OBJECTIVE -> Print, exactly as they stand, the lines from the start of the listing to the line containing "const BOUGH_STEPS = 6;", inclusive.
---
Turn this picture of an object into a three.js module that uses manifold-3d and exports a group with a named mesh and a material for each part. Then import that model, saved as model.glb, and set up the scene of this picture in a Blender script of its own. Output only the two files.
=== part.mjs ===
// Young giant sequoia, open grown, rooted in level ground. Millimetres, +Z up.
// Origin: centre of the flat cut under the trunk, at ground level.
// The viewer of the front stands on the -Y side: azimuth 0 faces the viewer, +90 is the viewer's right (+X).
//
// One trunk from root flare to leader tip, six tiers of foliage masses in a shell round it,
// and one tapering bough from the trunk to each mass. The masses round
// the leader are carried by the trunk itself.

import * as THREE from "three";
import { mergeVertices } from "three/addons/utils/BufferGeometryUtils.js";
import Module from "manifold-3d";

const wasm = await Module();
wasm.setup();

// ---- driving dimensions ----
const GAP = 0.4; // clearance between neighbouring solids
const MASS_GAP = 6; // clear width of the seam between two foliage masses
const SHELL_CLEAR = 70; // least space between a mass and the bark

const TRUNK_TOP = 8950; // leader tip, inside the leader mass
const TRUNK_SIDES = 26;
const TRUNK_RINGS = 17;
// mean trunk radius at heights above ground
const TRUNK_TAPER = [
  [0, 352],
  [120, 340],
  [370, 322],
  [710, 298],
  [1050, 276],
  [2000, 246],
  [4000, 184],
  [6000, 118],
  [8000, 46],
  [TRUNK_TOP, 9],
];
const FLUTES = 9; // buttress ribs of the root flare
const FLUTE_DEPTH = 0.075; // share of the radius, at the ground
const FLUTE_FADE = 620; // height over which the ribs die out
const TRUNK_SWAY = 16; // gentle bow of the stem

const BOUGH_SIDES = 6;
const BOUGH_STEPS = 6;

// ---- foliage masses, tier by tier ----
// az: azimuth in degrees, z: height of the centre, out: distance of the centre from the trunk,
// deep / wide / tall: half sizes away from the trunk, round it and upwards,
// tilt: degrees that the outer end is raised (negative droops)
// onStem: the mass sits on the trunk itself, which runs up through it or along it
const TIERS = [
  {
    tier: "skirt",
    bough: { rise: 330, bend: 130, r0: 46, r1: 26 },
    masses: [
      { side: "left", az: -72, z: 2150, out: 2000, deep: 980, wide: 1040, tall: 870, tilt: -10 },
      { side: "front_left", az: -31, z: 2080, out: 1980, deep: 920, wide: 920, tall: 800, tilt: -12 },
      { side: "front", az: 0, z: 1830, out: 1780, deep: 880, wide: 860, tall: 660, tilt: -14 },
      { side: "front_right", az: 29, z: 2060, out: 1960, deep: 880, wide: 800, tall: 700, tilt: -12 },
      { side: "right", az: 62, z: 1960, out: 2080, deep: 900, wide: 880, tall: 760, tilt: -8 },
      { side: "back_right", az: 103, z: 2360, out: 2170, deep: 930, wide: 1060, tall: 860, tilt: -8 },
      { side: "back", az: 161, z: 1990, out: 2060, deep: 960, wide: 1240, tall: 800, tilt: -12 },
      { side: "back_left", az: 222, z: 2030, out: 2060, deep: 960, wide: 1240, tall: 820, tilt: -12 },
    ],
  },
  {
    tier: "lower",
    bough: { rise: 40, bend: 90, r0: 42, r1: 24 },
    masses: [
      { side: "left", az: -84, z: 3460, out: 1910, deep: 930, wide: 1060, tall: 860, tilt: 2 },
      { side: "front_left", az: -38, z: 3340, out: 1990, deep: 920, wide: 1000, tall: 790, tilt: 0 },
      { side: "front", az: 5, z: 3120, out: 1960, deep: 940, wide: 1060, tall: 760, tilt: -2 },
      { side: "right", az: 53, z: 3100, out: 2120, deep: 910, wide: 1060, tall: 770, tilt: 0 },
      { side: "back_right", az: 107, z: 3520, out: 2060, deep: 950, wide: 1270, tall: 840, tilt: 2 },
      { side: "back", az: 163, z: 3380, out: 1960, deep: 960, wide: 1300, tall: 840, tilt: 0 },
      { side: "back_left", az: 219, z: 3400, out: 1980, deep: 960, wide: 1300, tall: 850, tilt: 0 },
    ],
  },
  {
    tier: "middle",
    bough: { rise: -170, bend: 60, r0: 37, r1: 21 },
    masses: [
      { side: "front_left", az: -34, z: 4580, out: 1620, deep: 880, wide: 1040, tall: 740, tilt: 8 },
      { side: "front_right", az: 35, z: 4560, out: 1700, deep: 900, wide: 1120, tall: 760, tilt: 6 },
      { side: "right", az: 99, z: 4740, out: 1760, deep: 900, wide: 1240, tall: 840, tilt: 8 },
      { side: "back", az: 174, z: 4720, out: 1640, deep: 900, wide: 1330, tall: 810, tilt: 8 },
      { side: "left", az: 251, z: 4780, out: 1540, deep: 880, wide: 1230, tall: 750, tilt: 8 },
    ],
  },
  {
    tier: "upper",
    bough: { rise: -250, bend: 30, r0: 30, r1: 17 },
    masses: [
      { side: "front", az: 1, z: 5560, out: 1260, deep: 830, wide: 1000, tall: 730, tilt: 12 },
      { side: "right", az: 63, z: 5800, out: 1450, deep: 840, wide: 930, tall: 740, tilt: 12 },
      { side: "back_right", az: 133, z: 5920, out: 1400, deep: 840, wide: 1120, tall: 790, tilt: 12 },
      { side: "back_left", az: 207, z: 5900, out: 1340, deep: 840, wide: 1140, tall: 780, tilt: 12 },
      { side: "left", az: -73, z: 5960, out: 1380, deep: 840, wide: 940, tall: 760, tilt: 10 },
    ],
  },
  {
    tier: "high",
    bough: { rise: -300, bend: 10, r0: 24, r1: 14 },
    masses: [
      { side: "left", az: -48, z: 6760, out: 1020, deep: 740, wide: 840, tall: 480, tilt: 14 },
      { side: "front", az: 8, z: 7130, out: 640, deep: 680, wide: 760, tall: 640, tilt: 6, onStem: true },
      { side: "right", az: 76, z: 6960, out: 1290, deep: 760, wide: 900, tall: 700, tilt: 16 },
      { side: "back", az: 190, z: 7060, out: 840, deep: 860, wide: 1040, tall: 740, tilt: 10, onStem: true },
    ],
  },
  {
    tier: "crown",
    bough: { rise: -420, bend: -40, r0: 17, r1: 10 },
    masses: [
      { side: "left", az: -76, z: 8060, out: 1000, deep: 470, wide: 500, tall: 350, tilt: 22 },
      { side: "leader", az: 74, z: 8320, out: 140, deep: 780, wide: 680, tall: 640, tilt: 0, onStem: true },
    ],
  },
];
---
CORRECT RESPONSE ->
Turn this picture of an object into a three.js module that uses manifold-3d and exports a group with a named mesh and a material for each part. Then import that model, saved as model.glb, and set up the scene of this picture in a Blender script of its own. Output only the two files.
=== part.mjs ===
// Young giant sequoia, open grown, rooted in level ground. Millimetres, +Z up.
// Origin: centre of the flat cut under the trunk, at ground level.
// The viewer of the front stands on the -Y side: azimuth 0 faces the viewer, +90 is the viewer's right (+X).
//
// One trunk from root flare to leader tip, six tiers of foliage masses in a shell round it,
// and one tapering bough from the trunk to each mass. The masses round
// the leader are carried by the trunk itself.

import * as THREE from "three";
import { mergeVertices } from "three/addons/utils/BufferGeometryUtils.js";
import Module from "manifold-3d";

const wasm = await Module();
wasm.setup();

// ---- driving dimensions ----
const GAP = 0.4; // clearance between neighbouring solids
const MASS_GAP = 6; // clear width of the seam between two foliage masses
const SHELL_CLEAR = 70; // least space between a mass and the bark

const TRUNK_TOP = 8950; // leader tip, inside the leader mass
const TRUNK_SIDES = 26;
const TRUNK_RINGS = 17;
// mean trunk radius at heights above ground
const TRUNK_TAPER = [
  [0, 352],
  [120, 340],
  [370, 322],
  [710, 298],
  [1050, 276],
  [2000, 246],
  [4000, 184],
  [6000, 118],
  [8000, 46],
  [TRUNK_TOP, 9],
];
const FLUTES = 9; // buttress ribs of the root flare
const FLUTE_DEPTH = 0.075; // share of the radius, at the ground
const FLUTE_FADE = 620; // height over which the ribs die out
const TRUNK_SWAY = 16; // gentle bow of the stem

const BOUGH_SIDES = 6;
const BOUGH_STEPS = 6;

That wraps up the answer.